# I need sumone to help me on a few probs

1. Dec 14, 2004

### Kimorto

I have finals at school tomorrow for A.P. Physics (college level physics)
I was wondering if someone could help me for a few minutes and im just gonna ask about a few questions at a time.

(These questions are multiple choice, and I have all the answers from the teacher but I need help solving them, because I'm haveing a hard time where to start and which formulas to use.)

Question #1

The minimum takeoff speed for a certain airplane is 75 m/s. What minimum acceleration is required if the plane muse leave a runway of length 950 m? Assume the plane starts from rest at the end of the runway.

I thoughtt to use VF^2=vi+2ad but its not working any suggestions?

2. Dec 14, 2004

### learningphysics

3. Dec 14, 2004

### cyby

Vf^2 = vi^2 + 2ad. Solve for a. You had the wrong equation.

4. Dec 14, 2004

### dextercioby

Of course it's not working,coz it's wrong.
Use these ones:$d=\frac{at^{2}}{2}$ and $v_{f}=at$
Or the one u were trying to use written correctly (it can be deduced from the 2 i have posted).
Daniel.

5. Dec 14, 2004

### Kimorto

oops... I just noticed i plugged in something wrong, thanks for help on that problem. and the vi^2 i had that written down but I was reading off my work not the equation, and since it is at rest vi = 0. Alright... Next Problem.. These aren't numbered by the worksheet I'm just writing down the ones I don't know.

Problem #2
A cheetah is walking at a speed of 1.10m/s when it observes a gazelle 41.0m directly ahead. If the cheetah accelerates at 9.55 m/s^2, how long does it take the cheetah to reach the gazelle if the gazelle doesn't move?

I used D = Vi+(1/2)at^2 and manipulated it.
(2(d-Vi))/a = t^2
I came out with 2.89 Will someone check that for me, The answer is kind of blurred and the first number only has the top part on it. It looks like a 2.82s but I can only clearly see the part that says .82s.

6. Dec 14, 2004

### JinSu

Its x = xi + Vi(t) + (1/2)a(t)^2

7. Dec 14, 2004

### cyby

Again, wrong equation.

D = Vi*t+(1/2)at^2 should be the right equation. Always check your units to see if your equation makes sense!

8. Dec 14, 2004

### dextercioby

Again you're using wrong formulas.It should be
$$D=v_{i}t+\frac{at^{2}}{2}$$

So it's a second order algebraic equation which should have only one solution physically acceptable.

9. Dec 14, 2004

### JinSu

Yes, that dimension test with [L] [M] [T] works wonders for me.

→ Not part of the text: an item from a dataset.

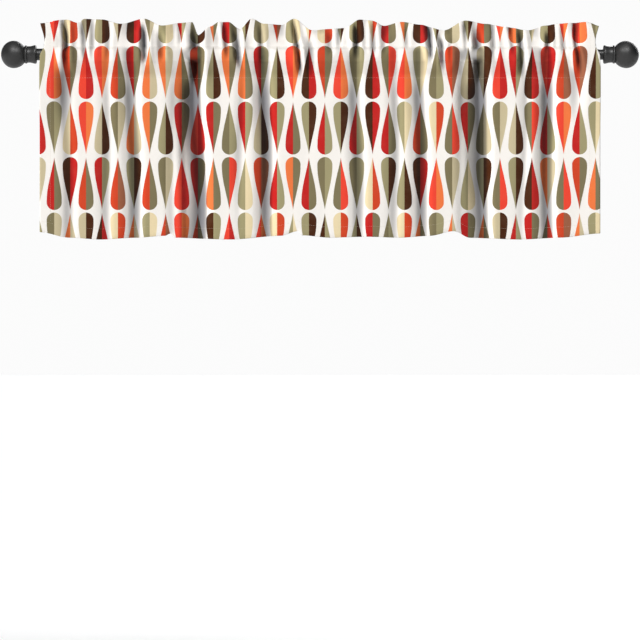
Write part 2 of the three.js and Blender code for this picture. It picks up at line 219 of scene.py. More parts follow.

[L] = [L] + [L/T][T] + C[L/T^2][T^2]

Last edited: Dec 14, 2004
10. Dec 14, 2004

### Kimorto

erg.. I hate this... No wonder i'm having a hard time in this class, I keep using the wrong equations. Thank you So much... These questions seem so easy.. I just haven't done any in a few months.

Alright now I have the right answer.

This is my last question for a about 20 minutes I have to do some more problems then I will ask more questions because I'm going to go over all the equations I have.

Question #3
A rock is thrown vertically upward from the surface of the earth. The rock rises to some maximum height and falls back toward the surface of the earth. Which one of the following statements concerning this situation is true if air resistance is neglected?
A)As the ball rises, its acceleration vector points upward.
B)The ball is a freely falling body for the duration of its flight.
C)The acceleration of the ball is zero when the ball is at its highest point.
D)The speed of the ball is negative while the ball falls back toward the earth.
E)The velocity and acceleration of the ball always point in the same direction.

The teacher said it is B... I don't understand why

I understand why D and E couldn't work... But why couldn't A and C work?

11. Dec 14, 2004

### JinSu

I know that A doesn't work because A is acceleration, which is gravity. If A was a positive vector, then your rock would zoom into the air and never come back.

g = -9.81 m/s^2

And I believe that the accelation for choice C is also gravity...

Not sure about the [C] one, I find this post interesting because I have an exam on it on Thursday (PHY for Engineers). If you don't mind posting the answer so I can maybe pick up some stuff for my exam just incase a possible trick question might appear.

12. Dec 14, 2004

### cyby

A is definitely not true. The moment the rock leaves your hand, it is in free fall - the only force acting on your rock is gravity. Since net force is downwards, so is acceleation.

C is definitely not true either. It is true that while on top of its path, the velocity is zero. However, gravity never stops acting on it!

Because gravity is the only force acting on the body throughout its path, that satisfies the definition of a freely falling body. Therefore, the answer is B.